§ Task brief:
Search the material for the word "JSON" and report each line where it turns up.

==========

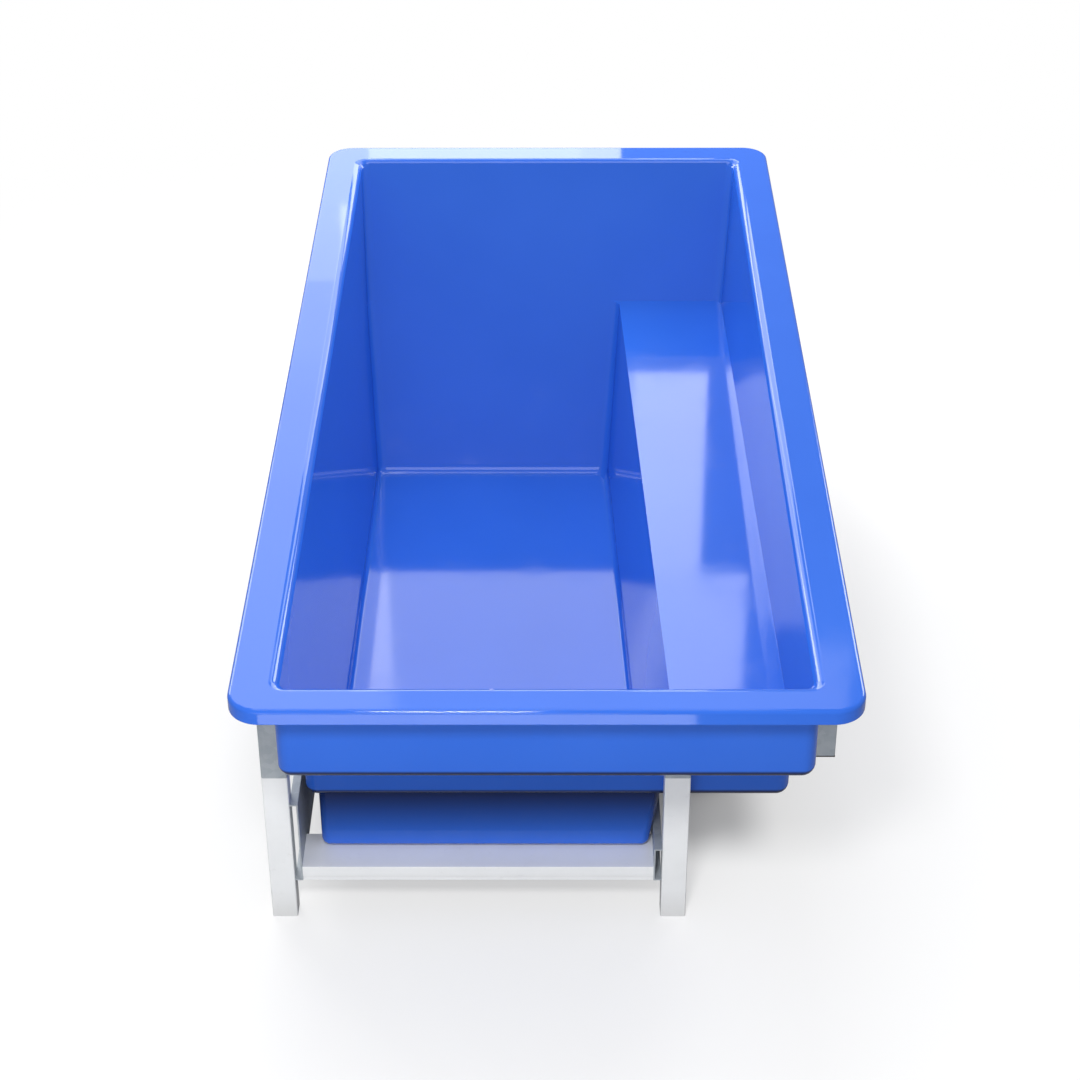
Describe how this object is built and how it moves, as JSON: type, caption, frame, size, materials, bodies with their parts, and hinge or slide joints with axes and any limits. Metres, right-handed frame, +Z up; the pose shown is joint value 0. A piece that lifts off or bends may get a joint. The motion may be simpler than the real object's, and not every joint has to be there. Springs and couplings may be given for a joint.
{
  "type": "cold plunge tub",
  "caption": "Glossy blue cold plunge tub with a side bench and a deep foot well, in a stepped casing on a square-tube frame with a drain valve.",
  "frame": {"origin": "on the floor under the middle of the rim", "axes": "+X to the right seen from the near end, +Y towards the far end, +Z up"},
  "size_m": [1.1, 2.336, 0.77],
  "materials": {
    "gel_coat": "high gloss",
    "galvanised": "dull zinc",
    "white_paint": "satin",
    "strip_rubber": "matt",
    "pipe_plastic": "satin",
    "valve_brass": "cast and tumbled",
    "bright_steel": "turned",
    "lever_red": "dipped"
  },
  "bodies": {
    "tub": {"basin": "gel_coat", "casing": "gel_coat", "left_top_rail": "galvanised", "right_top_rail": "galvanised", "left_front_post": "galvanised", "right_front_post": "galvanised", "left_rear_post": "galvanised", "right_rear_post": "galvanised", "front_cross_beam": "galvanised", "rear_cross_beam": "galvanised", "front_hanger": "galvanised", "rear_hanger": "galvanised", "left_front_leg": "white_paint", "right_front_leg": "white_paint", "left_rear_leg": "white_paint", "right_rear_leg": "white_paint", "leg_feet": "pipe_plastic", "leg_spigots": "galvanised", "leg_bolts": "galvanised", "post_caps": "strip_rubber", "left_side_channel": "galvanised", "right_side_channel": "galvanised", "front_well_beam": "white_paint", "rear_well_beam": "white_paint", "lip_strips": "strip_rubber", "cross_beam_strips": "strip_rubber", "well_strips": "strip_rubber", "drain_strainer": "bright_steel", "drain_gasket": "strip_rubber", "drain_back_nut": "pipe_plastic", "drain_elbow": "pipe_plastic", "drain_pipe": "pipe_plastic", "valve_body": "valve_brass", "hose_tail": "pipe_plastic"},
    "valve_handle": {"valve_ball": "bright_steel", "valve_stem": "bright_steel", "valve_lever": "lever_red", "valve_nut": "bright_steel"}
  },
  "joints": [
    {"name": "drain_valve", "type": "hinge", "parent": "tub", "child": "valve_handle", "pos_m": [0.33, -0.328, 0.067], "axis": [0, 0, -1], "range_deg": [0, 90]}
  ]
}
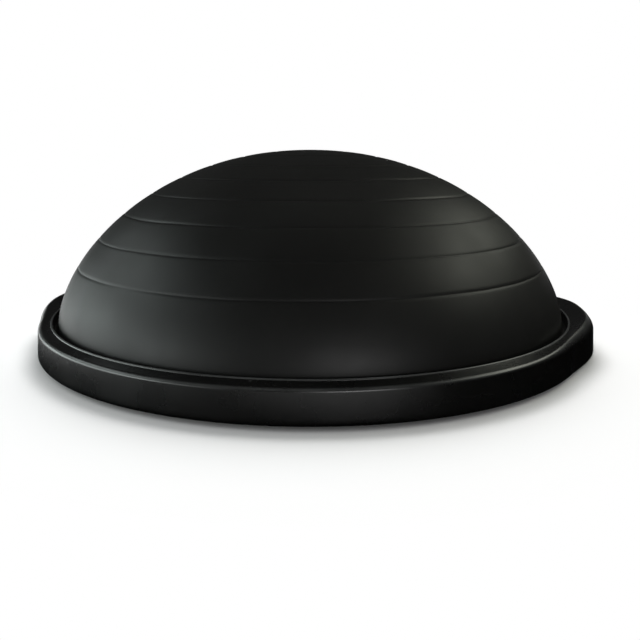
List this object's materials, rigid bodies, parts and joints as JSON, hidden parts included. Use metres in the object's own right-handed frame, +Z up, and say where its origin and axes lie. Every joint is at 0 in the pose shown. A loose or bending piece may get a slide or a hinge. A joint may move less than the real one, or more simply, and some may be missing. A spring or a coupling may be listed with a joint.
{
  "type": "half ball balance trainer",
  "caption": "Inflated black rubber half ball with grip rings, clamped by a glossy eared rim to a flat ribbed platform with finger pockets below.",
  "frame": {"origin": "on the floor under the middle of the trainer, dome up", "axes": "+Z up through the crown of the dome, X through the two handle ears, +Y towards the valve port"},
  "size_m": [0.6686, 0.643, 0.2322],
  "materials": {
    "dome_black": "satin",
    "sheet_grey": "matte",
    "rim_black": "gloss",
    "platform_black": "satin",
    "foot_black": "matte",
    "screw_steel": "satin",
    "plug_white": "satin"
  },
  "bodies": {
    "trainer": {"dome_skin": "dome_black", "chamber_floor": "sheet_grey", "rim_ring": "rim_black", "deck_plate": "platform_black", "base_pan": "platform_black", "foot_1": "foot_black", "foot_2": "foot_black", "foot_3": "foot_black", "foot_4": "foot_black", "foot_5": "foot_black", "foot_6": "foot_black", "foot_7": "foot_black", "foot_8": "foot_black", "rim_screw_1": "screw_steel", "rim_screw_2": "screw_steel", "rim_screw_3": "screw_steel", "rim_screw_4": "screw_steel", "rim_screw_5": "screw_steel", "rim_screw_6": "screw_steel", "rim_screw_7": "screw_steel", "rim_screw_8": "screw_steel", "rim_screw_9": "screw_steel", "rim_screw_10": "screw_steel", "rim_screw_11": "screw_steel", "rim_screw_12": "screw_steel", "deck_screw_1": "screw_steel", "deck_screw_2": "screw_steel", "deck_screw_3": "screw_steel", "deck_screw_4": "screw_steel"},
    "plug": {"valve_plug": "plug_white"}
  },
  "joints": [
    {"name": "plug_pull", "type": "slide", "parent": "trainer", "child": "plug", "axis": [0, 0.9253, 0.3792], "range_m": [0, 0.025]}
  ]
}
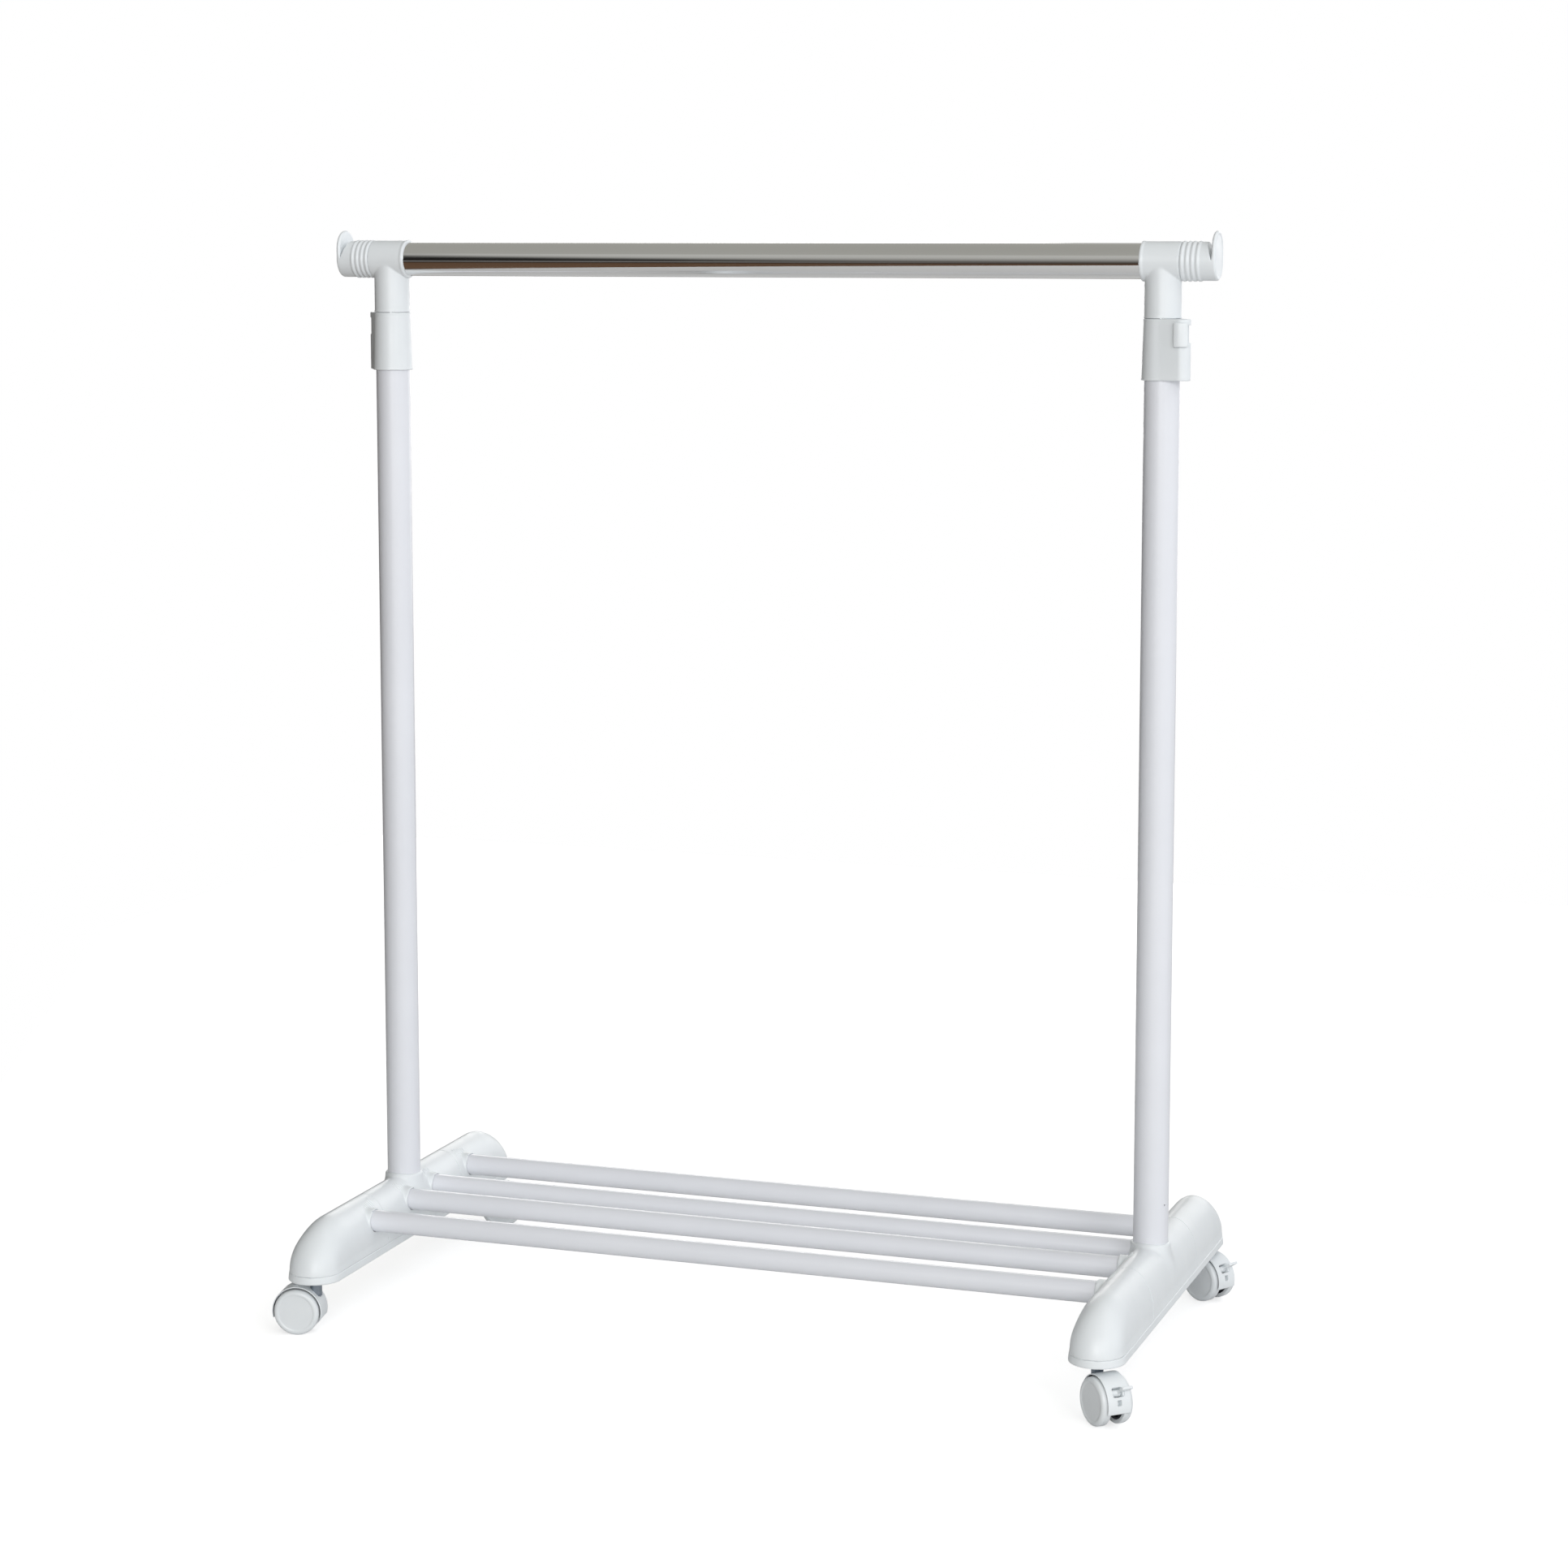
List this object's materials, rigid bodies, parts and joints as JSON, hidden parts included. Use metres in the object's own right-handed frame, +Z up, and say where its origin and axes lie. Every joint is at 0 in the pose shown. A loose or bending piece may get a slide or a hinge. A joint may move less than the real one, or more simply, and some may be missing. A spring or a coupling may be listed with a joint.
{
  "type": "rolling clothes rack",
  "caption": "Free-standing clothes rail on casters: height-adjustable chrome hanging rail between two posts with clamp levers, lower crossbars for shoes, swivel casters with brakes.",
  "frame": {"origin": "centre of the footprint, on the floor", "axes": "+X along the hanging rail, -Y towards the front, +Z up"},
  "size_m": [0.7958, 0.425, 0.956],
  "materials": {
    "white_plastic": "satin moulded plastic, faintly cool white",
    "painted_tube": "satin powder coat, cool white",
    "chrome": "polished chrome plate",
    "zinc_steel": "zinc-plated steel",
    "dark_plastic": "moulded plastic, near black",
    "wheel_plastic": "smooth moulded plastic, light grey white"
  },
  "bodies": {
    "base": {"left_post": "painted_tube", "right_post": "painted_tube", "left_lock_collar": "white_plastic", "right_lock_collar": "white_plastic", "collar_bushes": "white_plastic", "lock_pads": "dark_plastic", "lever_pins": "zinc_steel", "left_foot_hub": "white_plastic", "right_foot_hub": "white_plastic", "front_left_toe": "white_plastic", "front_right_toe": "white_plastic", "rear_left_toe": "white_plastic", "rear_right_toe": "white_plastic", "foot_covers": "white_plastic", "front_crossbar": "painted_tube", "front_inner_crossbar": "painted_tube", "rear_inner_crossbar": "painted_tube", "rear_crossbar": "painted_tube", "caster_sockets": "dark_plastic", "foot_screws": "zinc_steel"},
    "upper_frame": {"hanging_rail": "chrome", "left_tee": "white_plastic", "right_tee": "white_plastic", "left_end_cap": "white_plastic", "right_end_cap": "white_plastic", "left_inner_tube": "chrome", "right_inner_tube": "chrome", "inner_tube_guides": "white_plastic"},
    "left_lever": {"left_clamp_lever": "white_plastic"},
    "right_lever": {"right_clamp_lever": "white_plastic"},
    "front_left_swivel": {"front_left_hood": "white_plastic", "front_left_stem": "zinc_steel", "front_left_axle": "zinc_steel"},
    "front_left_roller_1": {"front_left_wheel_1": "wheel_plastic", "front_left_core_1": "dark_plastic"},
    "front_left_roller_2": {"front_left_wheel_2": "wheel_plastic", "front_left_core_2": "dark_plastic"},
    "front_right_swivel": {"front_right_hood": "white_plastic", "front_right_stem": "zinc_steel", "front_right_axle": "zinc_steel"},
    "front_right_roller_1": {"front_right_wheel_1": "wheel_plastic", "front_right_core_1": "dark_plastic"},
    "front_right_roller_2": {"front_right_wheel_2": "wheel_plastic", "front_right_core_2": "dark_plastic"},
    "front_right_brake_lever": {"front_right_brake": "white_plastic"},
    "rear_left_swivel": {"rear_left_hood": "white_plastic", "rear_left_stem": "zinc_steel", "rear_left_axle": "zinc_steel"},
    "rear_left_roller_1": {"rear_left_wheel_1": "wheel_plastic", "rear_left_core_1": "dark_plastic"},
    "rear_left_roller_2": {"rear_left_wheel_2": "wheel_plastic", "rear_left_core_2": "dark_plastic"},
    "rear_right_swivel": {"rear_right_hood": "white_plastic", "rear_right_stem": "zinc_steel", "rear_right_axle": "zinc_steel"},
    "rear_right_roller_1": {"rear_right_wheel_1": "wheel_plastic", "rear_right_core_1": "dark_plastic"},
    "rear_right_roller_2": {"rear_right_wheel_2": "wheel_plastic", "rear_right_core_2": "dark_plastic"},
    "rear_right_brake_lever": {"rear_right_brake": "white_plastic"}
  },
  "joints": [
    {"name": "height_slide", "type": "slide", "parent": "base", "child": "upper_frame", "axis": [0, 0, 1], "range_m": [0, 0.65]},
    {"name": "left_lever_hinge", "type": "hinge", "parent": "base", "child": "left_lever", "pos_m": [-0.3697, 0.01215, 0.864], "axis": [0, 0, 1], "range_deg": [0, 75]},
    {"name": "right_lever_hinge", "type": "hinge", "parent": "base", "child": "right_lever", "pos_m": [0.3697, -0.01215, 0.864], "axis": [0, 0, 1], "range_deg": [0, 75]},
    {"name": "front_left_swivel_hinge", "type": "hinge", "parent": "base", "child": "front_left_swivel", "pos_m": [-0.351, -0.181, 0.045], "axis": [0, 0, 1], "continuous": true},
    {"name": "front_left_roller_1_hinge", "type": "hinge", "parent": "front_left_swivel", "child": "front_left_roller_1", "pos_m": [-0.36572, -0.18386, 0.02], "axis": [0.1908, -0.9816, 0], "continuous": true},
    {"name": "front_left_roller_2_hinge", "type": "hinge", "parent": "front_left_swivel", "child": "front_left_roller_2", "pos_m": [-0.36572, -0.18386, 0.02], "axis": [0.1908, -0.9816, 0], "continuous": true},
    {"name": "front_right_swivel_hinge", "type": "hinge", "parent": "base", "child": "front_right_swivel", "pos_m": [0.351, -0.181, 0.045], "axis": [0, 0, 1], "continuous": true},
    {"name": "front_right_roller_1_hinge", "type": "hinge", "parent": "front_right_swivel", "child": "front_right_roller_1", "pos_m": [0.36142, -0.19179, 0.02], "axis": [0.7193, 0.6947, 0], "continuous": true},
    {"name": "front_right_roller_2_hinge", "type": "hinge", "parent": "front_right_swivel", "child": "front_right_roller_2", "pos_m": [0.36142, -0.19179, 0.02], "axis": [0.7193, 0.6947, 0], "continuous": true},
    {"name": "front_right_brake_hinge", "type": "hinge", "parent": "front_right_swivel", "child": "front_right_brake_lever", "pos_m": [0.37086, -0.20157, 0.02917], "axis": [0.7193, 0.6947, 0], "range_deg": [0, 20]},
    {"name": "rear_left_swivel_hinge", "type": "hinge", "parent": "base", "child": "rear_left_swivel", "pos_m": [-0.351, 0.181, 0.045], "axis": [0, 0, 1], "continuous": true},
    {"name": "rear_left_roller_1_hinge", "type": "hinge", "parent": "rear_left_swivel", "child": "rear_left_roller_1", "pos_m": [-0.33801, 0.1885, 0.02], "axis": [-0.5, 0.866, 0], "continuous": true},
    {"name": "rear_left_roller_2_hinge", "type": "hinge", "parent": "rear_left_swivel", "child": "rear_left_roller_2", "pos_m": [-0.33801, 0.1885, 0.02], "axis": [-0.5, 0.866, 0], "continuous": true},
    {"name": "rear_right_swivel_hinge", "type": "hinge", "parent": "base", "child": "rear_right_swivel", "pos_m": [0.351, 0.181, 0.045], "axis": [0, 0, 1], "continuous": true},
    {"name": "rear_right_roller_1_hinge", "type": "hinge", "parent": "rear_right_swivel", "child": "rear_right_roller_1", "pos_m": [0.36406, 0.17361, 0.02], "axis": [0.4924, 0.8704, 0], "continuous": true},
    {"name": "rear_right_roller_2_hinge", "type": "hinge", "parent": "rear_right_swivel", "child": "rear_right_roller_2", "pos_m": [0.36406, 0.17361, 0.02], "axis": [0.4924, 0.8704, 0], "continuous": true},
    {"name": "rear_right_brake_hinge", "type": "hinge", "parent": "rear_right_swivel", "child": "rear_right_brake_lever", "pos_m": [0.37589, 0.16692, 0.02917], "axis": [0.4924, 0.8704, 0], "range_deg": [0, 20]}
  ]
}
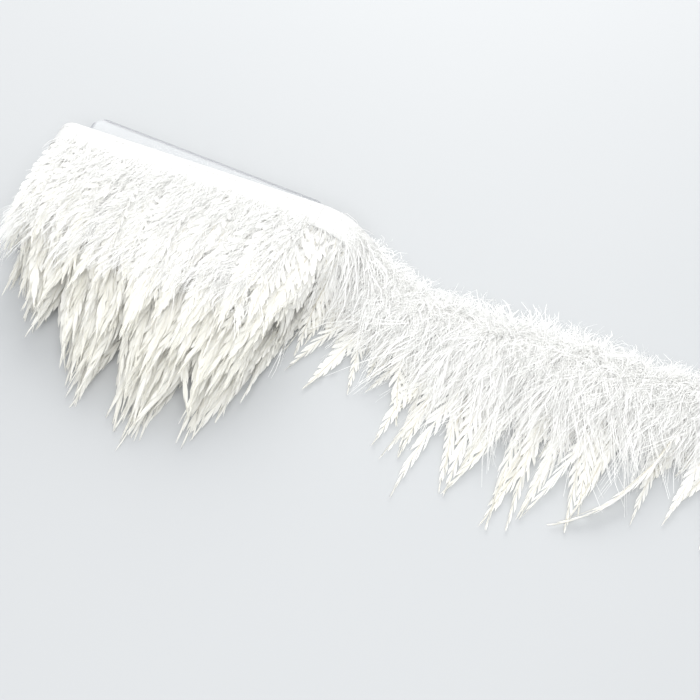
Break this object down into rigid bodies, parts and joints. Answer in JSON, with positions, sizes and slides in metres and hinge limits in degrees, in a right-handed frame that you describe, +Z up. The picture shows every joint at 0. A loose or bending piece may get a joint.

==========

§ The reply:
Describe how this object is built and how it moves, as JSON: type, caption, frame, size, materials, bodies with their parts, and hinge or slide joints with axes and any limits. Metres, right-handed frame, +Z up; the pose shown is joint value 0. A piece that lifts off or bends may get a joint. The motion may be simpler than the real object's, and not every joint has to be there. Springs and couplings may be given for a joint.
List this object's materials, rigid bodies, parts and joints as JSON, hidden parts included. Use metres in the object's own right-handed frame, +Z up, and say where its origin and axes lie. Every joint is at 0 in the pose shown. A loose or bending piece may get a slide or a hinge. A joint may move less than the real one, or more simply, and some may be missing. A spring or a coupling may be listed with a joint.
List this object's materials, rigid bodies, parts and joints as JSON, hidden parts included. Use metres in the object's own right-handed frame, +Z up, and say where its origin and axes lie. Every joint is at 0 in the pose shown. A loose or bending piece may get a slide or a hinge. A joint may move less than the real one, or more simply, and some may be missing. A spring or a coupling may be listed with a joint.
Break this object down into rigid bodies, parts and joints. Answer in JSON, with positions, sizes and slides in metres and hinge limits in degrees, in a right-handed frame that you describe, +Z up. The picture shows every joint at 0. A loose or bending piece may get a joint.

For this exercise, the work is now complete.